The reality is more nuanced.
First, pension funds manage billions of dollars of assets. Thus, since they have plenty of cash to invest, they need to diversify to reduce their overall risk. Public markets generate great returns over time, but the year-to-year volatility can be extreme.
For this reason, it makes sense to invest in Private Equity that is less sensitive to short term market fluctuations, but also provides very high returns over time.
Second, pension funds can afford to wait 5-10 years for private companies to grow and deliver superior returns. Since most of a pension fund’s capital is allocated to the highly liquid public markets, immediate cash needs are covered. Private Equity is the ‘long play’ of its portfolio that is given time to mature.

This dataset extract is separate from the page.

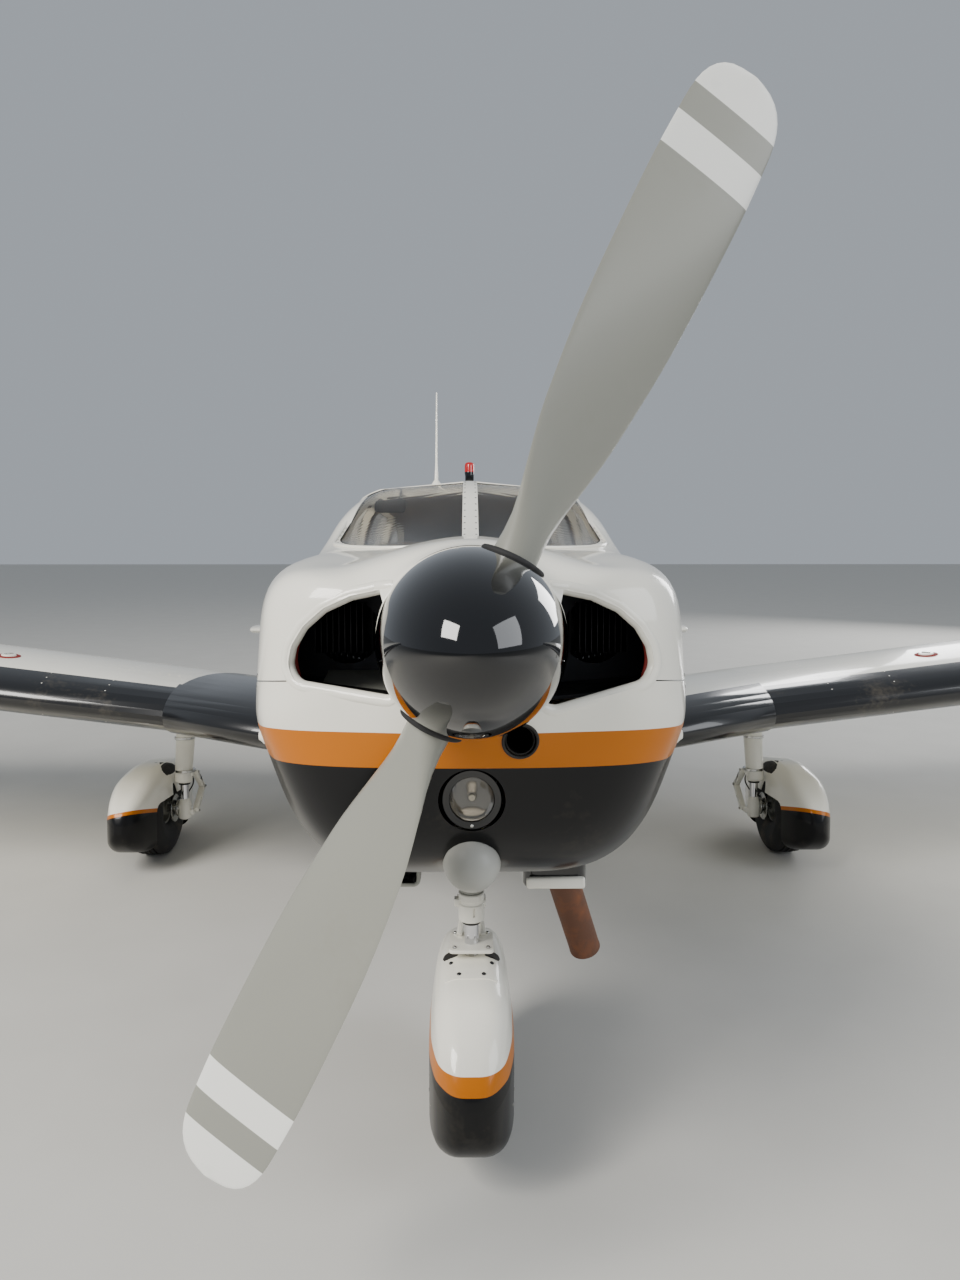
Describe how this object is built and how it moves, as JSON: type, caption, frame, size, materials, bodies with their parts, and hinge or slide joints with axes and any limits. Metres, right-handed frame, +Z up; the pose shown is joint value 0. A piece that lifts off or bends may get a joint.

Third, as mentioned earlier in this article, successful Private Equity investments generate incomparable returns. For example, both the Illinois State Board of Investment and the West Virginia Investment Management Board generated 19%+ annualized 10-year Private Equity returns from 2011-2021.
The top performing pension funds post the type of returns that rival the world’s best investors.
These types of returns are simply not feasible in the public markets without taking on substantial risk.
The Bottom Line
Pension funds are investing in Private Equity to generate the required returns to ensure their plans’ solvency. Indeed, declining bond yields and increased longevity are exerting tremendous strain pension funds’ asset.
Further, historical data proves that Private Equity can deliver superior risk-adjusted returns. In fact, Private Equity is the best performing asset class over the past few decades, and this trend should continue if private markets continue expanding at the expense of public markets.